>> START RECORDS SHOWN

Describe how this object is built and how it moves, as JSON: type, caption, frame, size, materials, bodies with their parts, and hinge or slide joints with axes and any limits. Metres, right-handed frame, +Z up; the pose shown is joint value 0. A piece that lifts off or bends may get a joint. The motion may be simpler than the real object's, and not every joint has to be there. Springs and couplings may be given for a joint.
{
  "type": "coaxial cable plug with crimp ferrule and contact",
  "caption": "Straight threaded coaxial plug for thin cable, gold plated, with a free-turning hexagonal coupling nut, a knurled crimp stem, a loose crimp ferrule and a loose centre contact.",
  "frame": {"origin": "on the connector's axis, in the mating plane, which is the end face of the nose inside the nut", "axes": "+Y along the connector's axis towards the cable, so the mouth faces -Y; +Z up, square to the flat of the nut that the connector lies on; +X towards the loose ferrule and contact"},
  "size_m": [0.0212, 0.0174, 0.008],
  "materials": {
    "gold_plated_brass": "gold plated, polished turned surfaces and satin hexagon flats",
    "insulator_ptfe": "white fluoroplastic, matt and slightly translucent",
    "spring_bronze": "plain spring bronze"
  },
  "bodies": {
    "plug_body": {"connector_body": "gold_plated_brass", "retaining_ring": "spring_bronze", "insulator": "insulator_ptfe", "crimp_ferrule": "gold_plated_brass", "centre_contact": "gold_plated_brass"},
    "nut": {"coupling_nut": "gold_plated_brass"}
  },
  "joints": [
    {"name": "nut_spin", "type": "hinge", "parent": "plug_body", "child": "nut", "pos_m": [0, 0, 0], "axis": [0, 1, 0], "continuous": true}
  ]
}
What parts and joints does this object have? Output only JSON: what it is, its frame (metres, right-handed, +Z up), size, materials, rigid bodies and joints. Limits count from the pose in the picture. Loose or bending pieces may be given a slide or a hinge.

>> END RECORDS SHOWN

**SET EXERCISE:** Using the listing above, reproduce each line without omission.

**RESULT OF THIS TASK:**
Describe how this object is built and how it moves, as JSON: type, caption, frame, size, materials, bodies with their parts, and hinge or slide joints with axes and any limits. Metres, right-handed frame, +Z up; the pose shown is joint value 0. A piece that lifts off or bends may get a joint. The motion may be simpler than the real object's, and not every joint has to be there. Springs and couplings may be given for a joint.
{
  "type": "coaxial cable plug with crimp ferrule and contact",
  "caption": "Straight threaded coaxial plug for thin cable, gold plated, with a free-turning hexagonal coupling nut, a knurled crimp stem, a loose crimp ferrule and a loose centre contact.",
  "frame": {"origin": "on the connector's axis, in the mating plane, which is the end face of the nose inside the nut", "axes": "+Y along the connector's axis towards the cable, so the mouth faces -Y; +Z up, square to the flat of the nut that the connector lies on; +X towards the loose ferrule and contact"},
  "size_m": [0.0212, 0.0174, 0.008],
  "materials": {
    "gold_plated_brass": "gold plated, polished turned surfaces and satin hexagon flats",
    "insulator_ptfe": "white fluoroplastic, matt and slightly translucent",
    "spring_bronze": "plain spring bronze"
  },
  "bodies": {
    "plug_body": {"connector_body": "gold_plated_brass", "retaining_ring": "spring_bronze", "insulator": "insulator_ptfe", "crimp_ferrule": "gold_plated_brass", "centre_contact": "gold_plated_brass"},
    "nut": {"coupling_nut": "gold_plated_brass"}
  },
  "joints": [
    {"name": "nut_spin", "type": "hinge", "parent": "plug_body", "child": "nut", "pos_m": [0, 0, 0], "axis": [0, 1, 0], "continuous": true}
  ]
}
What parts and joints does this object have? Output only JSON: what it is, its frame (metres, right-handed, +Z up), size, materials, rigid bodies and joints. Limits count from the pose in the picture. Loose or bending pieces may be given a slide or a hinge.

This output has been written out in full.